In Rest.li, we do need to use wildcards for maps or arrays etc. The format could be different depending on where the projections are represented. For example, to specify the first name and titles of all positions when invoking a service on a command line, we will use something like firstName, positions:($*:(title)), where “$*” is a wildcard mask, meaning that it will get the title field for all positions in the map. The translation is actually very straightforward. Because Avro schemas don’t project slices of arrays or parts of maps, our schema projector doesn’t really need the wildcard. We will just remove the wildcard in the in-memory presentation (which is simply a star symbol).
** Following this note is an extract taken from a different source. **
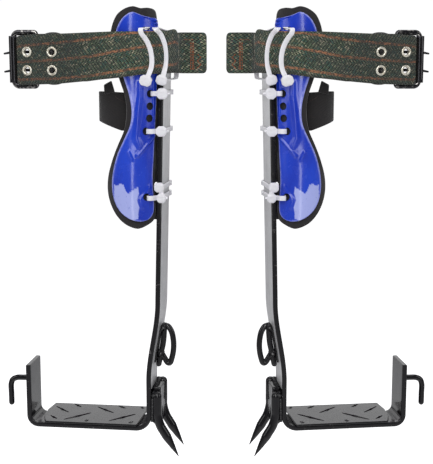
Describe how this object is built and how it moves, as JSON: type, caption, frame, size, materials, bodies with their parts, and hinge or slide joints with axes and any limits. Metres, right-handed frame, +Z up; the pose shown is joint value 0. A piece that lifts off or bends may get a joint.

Reading projected Avro binary
After all the work done on the Espresso side to return the projected Avro binary, the client must deserialize it and construct a GenericRecord out of the binary for further in-memory processing. In our implementation, the client repeats what Espresso does by generating and caching the projected schema. This piece of logic stays in a shared library that can be used by both Espresso and all clients. The client then invokes Avro’s datum reader to convert it into a generic record. 

Summary
In a nutshell, the overall flow is as follows: the Espresso client receives a request from its own client (e.g., some frontend application) with a projection specified under the Rest.li framework. It then converts the Rest.li projection into Avro projection we defined, and sends the request with Avro projection to Espresso router. Espresso router inspects the URI, and forwards the request to appropriate storage node(s). The storage nodes fetches corresponding records in Avro binary format, generates the projected schema (or gets it from the cache), and performs schema resolution to generate a projected Avro binary directly. This data is returned to a router which in turn returns it back to the client. The client finally generates the projected schema (or gets it from the cache) using the same library shared by Espresso, and converts the binary Avro to a generic record easy for in-memory processing.

Case study

Next, we will describe a case study where we apply the use of Avro projection to identity services.

Identity services
LinkedIn employs a microservices architecture to deliver most member experiences. One of the most critical services is identity service, which serves members’ profiles and privacy settings.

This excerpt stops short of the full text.